Want to create a new beverage for, say, athletes ages 18-35? Data may suggest strawberry is an on-trend ingredient this year. But which strawberry flavor? There are approximately 400 different varieties to choose from. Flavor notes range from fruity to clove-y, to sweet, to jammy. Which to choose? Simulators will calibrate ingredients, to the milligram, in the quest for the perfect taste, texture, product stability, and aroma. If the beverage is to be distributed globally, should it be carbonated for the Japanese market and uncarbonated for the Egyptian market—or vice versa? If carbonated, how to calibrate bubble size preferences based on local market traditions and preferences? 

Since each nation has its own set of unique regulatory compliance requirements, how will the F&B company calibrate production simultaneously for multiple markets?
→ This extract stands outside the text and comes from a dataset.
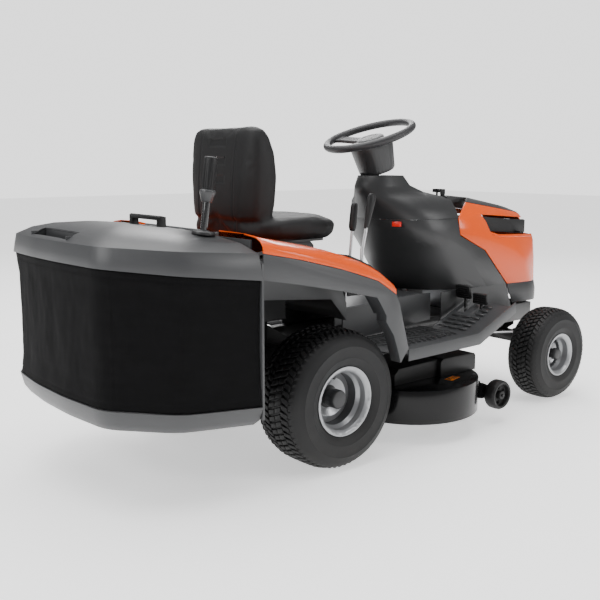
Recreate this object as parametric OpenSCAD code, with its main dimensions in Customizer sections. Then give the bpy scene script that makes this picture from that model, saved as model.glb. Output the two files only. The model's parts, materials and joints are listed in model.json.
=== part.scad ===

Leveraging and connecting data sets, as well as advanced data analytics, will provide answers to those questions and deliver to consumers the personalized products they’re seeking at the right moment. And in a fraction of the time.

The days of twenty prototypes for an improved version of an F&B product currently in the market are happily numbered. F&B companies will operate with increased precision in the years ahead, attune to what consumers are looking for, and deliver on those wants with speed. 

The future of F&B is tremendously exciting. Manufacturers are about to become better and faster at delighting consumers. And, despite the investment required to convert to digitization, money and time will be saved, commercial and compliance risk will be reduced, and consumers will reap the rewards.